## Request
Reproduce all of the listing below without alteration.
##########
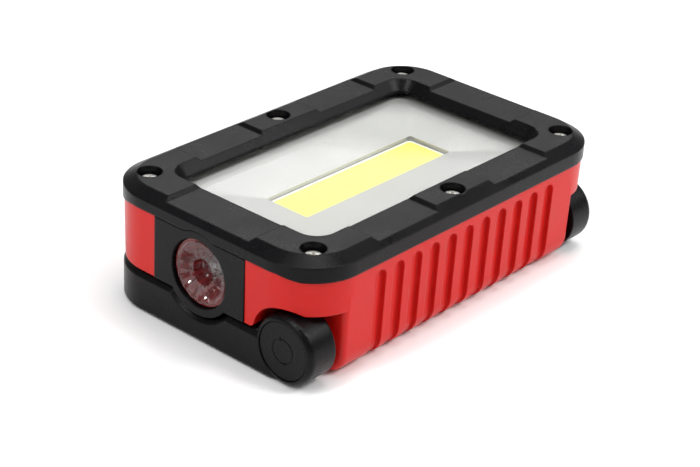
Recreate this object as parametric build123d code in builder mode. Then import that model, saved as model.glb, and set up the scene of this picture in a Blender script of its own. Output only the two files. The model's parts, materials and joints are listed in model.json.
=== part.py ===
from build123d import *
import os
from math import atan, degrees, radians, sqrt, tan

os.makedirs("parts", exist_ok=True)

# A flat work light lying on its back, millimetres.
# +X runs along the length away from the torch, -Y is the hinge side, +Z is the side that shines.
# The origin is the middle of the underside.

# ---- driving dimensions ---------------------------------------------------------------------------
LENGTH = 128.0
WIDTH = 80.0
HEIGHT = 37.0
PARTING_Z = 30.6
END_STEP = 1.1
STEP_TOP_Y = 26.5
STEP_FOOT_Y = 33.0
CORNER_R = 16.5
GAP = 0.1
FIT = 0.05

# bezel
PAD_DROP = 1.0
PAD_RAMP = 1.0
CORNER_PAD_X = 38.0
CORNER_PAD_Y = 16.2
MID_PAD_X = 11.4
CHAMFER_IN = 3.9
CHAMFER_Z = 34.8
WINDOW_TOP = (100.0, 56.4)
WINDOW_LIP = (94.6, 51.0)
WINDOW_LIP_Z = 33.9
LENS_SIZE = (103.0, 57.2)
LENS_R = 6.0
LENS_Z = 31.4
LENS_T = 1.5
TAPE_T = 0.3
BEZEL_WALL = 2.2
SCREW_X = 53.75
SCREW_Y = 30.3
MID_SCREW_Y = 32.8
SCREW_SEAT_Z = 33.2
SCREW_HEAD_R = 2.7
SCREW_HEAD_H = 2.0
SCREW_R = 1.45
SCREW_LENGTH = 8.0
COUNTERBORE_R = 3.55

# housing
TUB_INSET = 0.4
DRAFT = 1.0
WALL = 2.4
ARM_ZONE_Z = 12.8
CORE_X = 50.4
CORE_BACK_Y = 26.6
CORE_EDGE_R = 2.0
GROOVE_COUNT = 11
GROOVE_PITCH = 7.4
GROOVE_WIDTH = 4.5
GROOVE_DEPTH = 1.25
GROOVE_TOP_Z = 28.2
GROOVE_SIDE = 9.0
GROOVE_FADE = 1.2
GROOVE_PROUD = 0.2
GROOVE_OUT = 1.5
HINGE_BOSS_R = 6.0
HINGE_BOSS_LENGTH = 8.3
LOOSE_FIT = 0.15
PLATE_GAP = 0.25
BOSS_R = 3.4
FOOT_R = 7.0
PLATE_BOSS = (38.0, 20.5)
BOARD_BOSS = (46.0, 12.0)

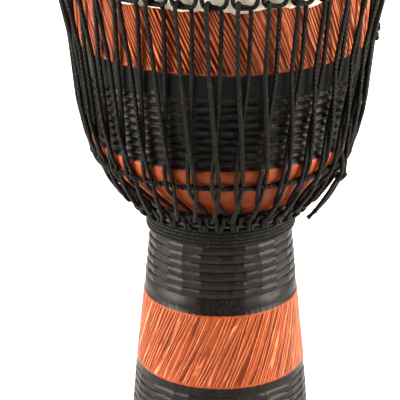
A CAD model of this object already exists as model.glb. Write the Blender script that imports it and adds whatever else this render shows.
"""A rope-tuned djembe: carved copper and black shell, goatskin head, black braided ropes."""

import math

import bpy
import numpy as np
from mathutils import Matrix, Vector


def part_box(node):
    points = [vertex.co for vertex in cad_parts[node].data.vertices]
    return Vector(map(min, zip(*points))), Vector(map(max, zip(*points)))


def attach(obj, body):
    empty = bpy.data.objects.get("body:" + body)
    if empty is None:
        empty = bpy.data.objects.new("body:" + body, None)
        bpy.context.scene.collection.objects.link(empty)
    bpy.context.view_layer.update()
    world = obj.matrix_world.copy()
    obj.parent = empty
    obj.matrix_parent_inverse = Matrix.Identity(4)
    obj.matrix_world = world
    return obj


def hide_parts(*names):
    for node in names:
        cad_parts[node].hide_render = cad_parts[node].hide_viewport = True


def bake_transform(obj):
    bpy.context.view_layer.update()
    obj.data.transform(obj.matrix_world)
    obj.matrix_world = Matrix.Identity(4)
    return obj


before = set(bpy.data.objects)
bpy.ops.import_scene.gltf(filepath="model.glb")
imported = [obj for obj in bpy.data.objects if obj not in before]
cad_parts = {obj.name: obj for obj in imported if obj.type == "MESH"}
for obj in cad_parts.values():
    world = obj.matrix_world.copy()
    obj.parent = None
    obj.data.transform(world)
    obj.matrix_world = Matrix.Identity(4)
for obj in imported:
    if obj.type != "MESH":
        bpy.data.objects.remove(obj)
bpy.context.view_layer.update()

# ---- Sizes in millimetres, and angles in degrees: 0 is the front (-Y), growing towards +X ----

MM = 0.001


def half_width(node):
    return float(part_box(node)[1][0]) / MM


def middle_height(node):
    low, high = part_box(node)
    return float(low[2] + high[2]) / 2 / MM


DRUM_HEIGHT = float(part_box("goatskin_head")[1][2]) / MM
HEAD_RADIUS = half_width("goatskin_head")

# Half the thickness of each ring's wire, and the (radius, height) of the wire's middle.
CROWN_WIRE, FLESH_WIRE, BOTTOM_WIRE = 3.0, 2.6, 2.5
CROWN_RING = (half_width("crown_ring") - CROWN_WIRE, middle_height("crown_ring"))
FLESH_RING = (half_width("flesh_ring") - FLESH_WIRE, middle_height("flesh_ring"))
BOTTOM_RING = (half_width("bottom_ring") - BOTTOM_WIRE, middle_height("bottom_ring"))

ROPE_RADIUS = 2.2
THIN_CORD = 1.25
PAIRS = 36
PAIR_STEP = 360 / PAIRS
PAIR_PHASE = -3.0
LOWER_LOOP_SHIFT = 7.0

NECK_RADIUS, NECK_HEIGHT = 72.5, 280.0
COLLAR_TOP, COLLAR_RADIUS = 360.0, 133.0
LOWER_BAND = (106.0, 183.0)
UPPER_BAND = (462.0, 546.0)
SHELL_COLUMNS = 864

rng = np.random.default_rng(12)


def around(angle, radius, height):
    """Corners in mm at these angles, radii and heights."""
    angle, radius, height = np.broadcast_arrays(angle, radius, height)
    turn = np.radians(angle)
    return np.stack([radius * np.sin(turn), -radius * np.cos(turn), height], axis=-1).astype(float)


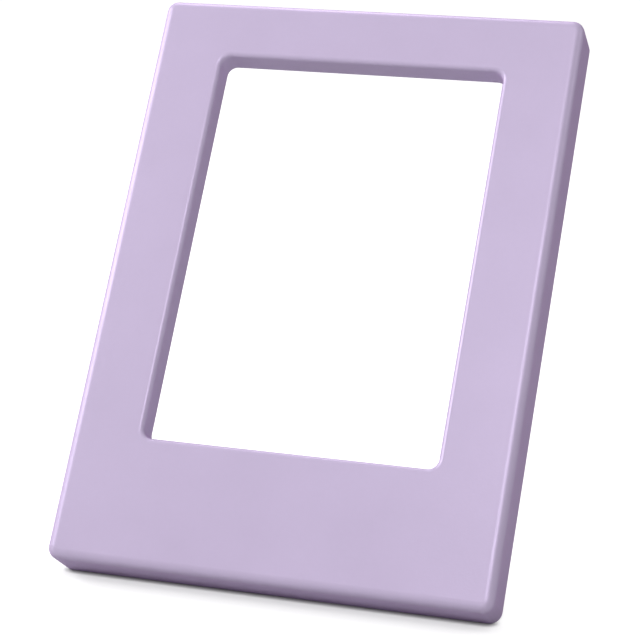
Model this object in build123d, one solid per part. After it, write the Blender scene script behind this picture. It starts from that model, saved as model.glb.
##########
## Answer to this problem
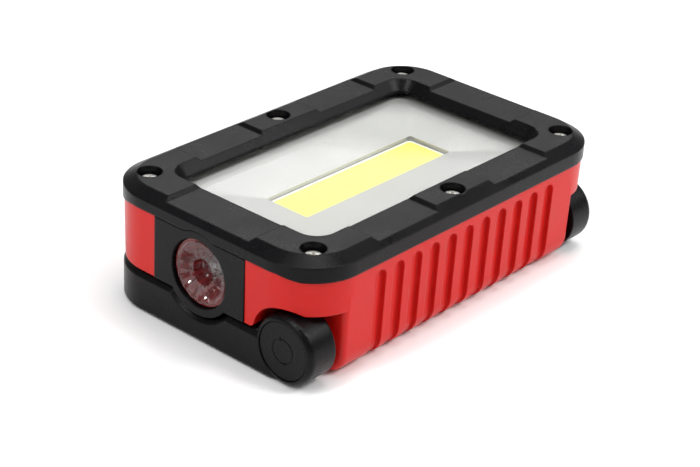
Recreate this object as parametric build123d code in builder mode. Then import that model, saved as model.glb, and set up the scene of this picture in a Blender script of its own. Output only the two files. The model's parts, materials and joints are listed in model.json.
=== part.py ===
from build123d import *
import os
from math import atan, degrees, radians, sqrt, tan

os.makedirs("parts", exist_ok=True)

# A flat work light lying on its back, millimetres.
# +X runs along the length away from the torch, -Y is the hinge side, +Z is the side that shines.
# The origin is the middle of the underside.

# ---- driving dimensions ---------------------------------------------------------------------------
LENGTH = 128.0
WIDTH = 80.0
HEIGHT = 37.0
PARTING_Z = 30.6
END_STEP = 1.1
STEP_TOP_Y = 26.5
STEP_FOOT_Y = 33.0
CORNER_R = 16.5
GAP = 0.1
FIT = 0.05

# bezel
PAD_DROP = 1.0
PAD_RAMP = 1.0
CORNER_PAD_X = 38.0
CORNER_PAD_Y = 16.2
MID_PAD_X = 11.4
CHAMFER_IN = 3.9
CHAMFER_Z = 34.8
WINDOW_TOP = (100.0, 56.4)
WINDOW_LIP = (94.6, 51.0)
WINDOW_LIP_Z = 33.9
LENS_SIZE = (103.0, 57.2)
LENS_R = 6.0
LENS_Z = 31.4
LENS_T = 1.5
TAPE_T = 0.3
BEZEL_WALL = 2.2
SCREW_X = 53.75
SCREW_Y = 30.3
MID_SCREW_Y = 32.8
SCREW_SEAT_Z = 33.2
SCREW_HEAD_R = 2.7
SCREW_HEAD_H = 2.0
SCREW_R = 1.45
SCREW_LENGTH = 8.0
COUNTERBORE_R = 3.55

# housing
TUB_INSET = 0.4
DRAFT = 1.0
WALL = 2.4
ARM_ZONE_Z = 12.8
CORE_X = 50.4
CORE_BACK_Y = 26.6
CORE_EDGE_R = 2.0
GROOVE_COUNT = 11
GROOVE_PITCH = 7.4
GROOVE_WIDTH = 4.5
GROOVE_DEPTH = 1.25
GROOVE_TOP_Z = 28.2
GROOVE_SIDE = 9.0
GROOVE_FADE = 1.2
GROOVE_PROUD = 0.2
GROOVE_OUT = 1.5
HINGE_BOSS_R = 6.0
HINGE_BOSS_LENGTH = 8.3
LOOSE_FIT = 0.15
PLATE_GAP = 0.25
BOSS_R = 3.4
FOOT_R = 7.0
PLATE_BOSS = (38.0, 20.5)
BOARD_BOSS = (46.0, 12.0)

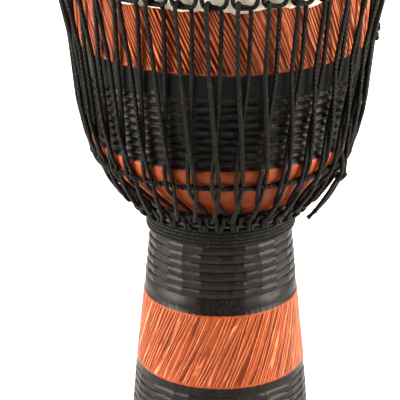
A CAD model of this object already exists as model.glb. Write the Blender script that imports it and adds whatever else this render shows.
"""A rope-tuned djembe: carved copper and black shell, goatskin head, black braided ropes."""

import math

import bpy
import numpy as np
from mathutils import Matrix, Vector


def part_box(node):
    points = [vertex.co for vertex in cad_parts[node].data.vertices]
    return Vector(map(min, zip(*points))), Vector(map(max, zip(*points)))


def attach(obj, body):
    empty = bpy.data.objects.get("body:" + body)
    if empty is None:
        empty = bpy.data.objects.new("body:" + body, None)
        bpy.context.scene.collection.objects.link(empty)
    bpy.context.view_layer.update()
    world = obj.matrix_world.copy()
    obj.parent = empty
    obj.matrix_parent_inverse = Matrix.Identity(4)
    obj.matrix_world = world
    return obj


def hide_parts(*names):
    for node in names:
        cad_parts[node].hide_render = cad_parts[node].hide_viewport = True


def bake_transform(obj):
    bpy.context.view_layer.update()
    obj.data.transform(obj.matrix_world)
    obj.matrix_world = Matrix.Identity(4)
    return obj


before = set(bpy.data.objects)
bpy.ops.import_scene.gltf(filepath="model.glb")
imported = [obj for obj in bpy.data.objects if obj not in before]
cad_parts = {obj.name: obj for obj in imported if obj.type == "MESH"}
for obj in cad_parts.values():
    world = obj.matrix_world.copy()
    obj.parent = None
    obj.data.transform(world)
    obj.matrix_world = Matrix.Identity(4)
for obj in imported:
    if obj.type != "MESH":
        bpy.data.objects.remove(obj)
bpy.context.view_layer.update()

# ---- Sizes in millimetres, and angles in degrees: 0 is the front (-Y), growing towards +X ----

MM = 0.001


def half_width(node):
    return float(part_box(node)[1][0]) / MM


def middle_height(node):
    low, high = part_box(node)
    return float(low[2] + high[2]) / 2 / MM


DRUM_HEIGHT = float(part_box("goatskin_head")[1][2]) / MM
HEAD_RADIUS = half_width("goatskin_head")

# Half the thickness of each ring's wire, and the (radius, height) of the wire's middle.
CROWN_WIRE, FLESH_WIRE, BOTTOM_WIRE = 3.0, 2.6, 2.5
CROWN_RING = (half_width("crown_ring") - CROWN_WIRE, middle_height("crown_ring"))
FLESH_RING = (half_width("flesh_ring") - FLESH_WIRE, middle_height("flesh_ring"))
BOTTOM_RING = (half_width("bottom_ring") - BOTTOM_WIRE, middle_height("bottom_ring"))

ROPE_RADIUS = 2.2
THIN_CORD = 1.25
PAIRS = 36
PAIR_STEP = 360 / PAIRS
PAIR_PHASE = -3.0
LOWER_LOOP_SHIFT = 7.0

NECK_RADIUS, NECK_HEIGHT = 72.5, 280.0
COLLAR_TOP, COLLAR_RADIUS = 360.0, 133.0
LOWER_BAND = (106.0, 183.0)
UPPER_BAND = (462.0, 546.0)
SHELL_COLUMNS = 864

rng = np.random.default_rng(12)


def around(angle, radius, height):
    """Corners in mm at these angles, radii and heights."""
    angle, radius, height = np.broadcast_arrays(angle, radius, height)
    turn = np.radians(angle)
    return np.stack([radius * np.sin(turn), -radius * np.cos(turn), height], axis=-1).astype(float)


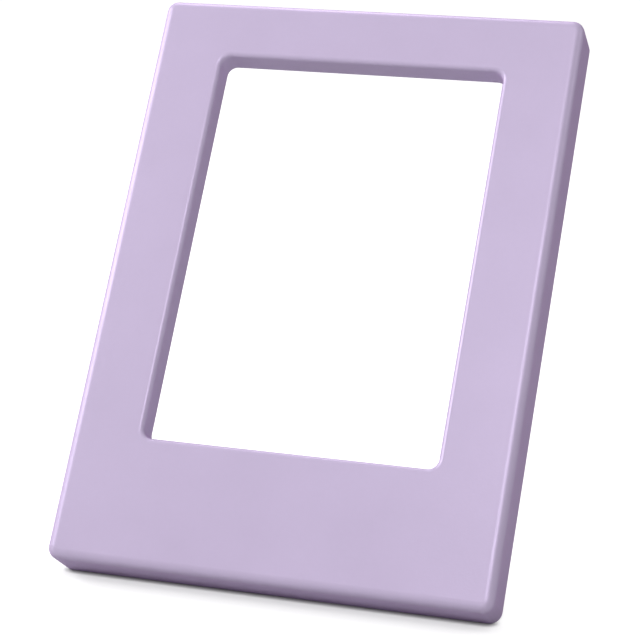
Model this object in build123d, one solid per part. After it, write the Blender scene script behind this picture. It starts from that model, saved as model.glb.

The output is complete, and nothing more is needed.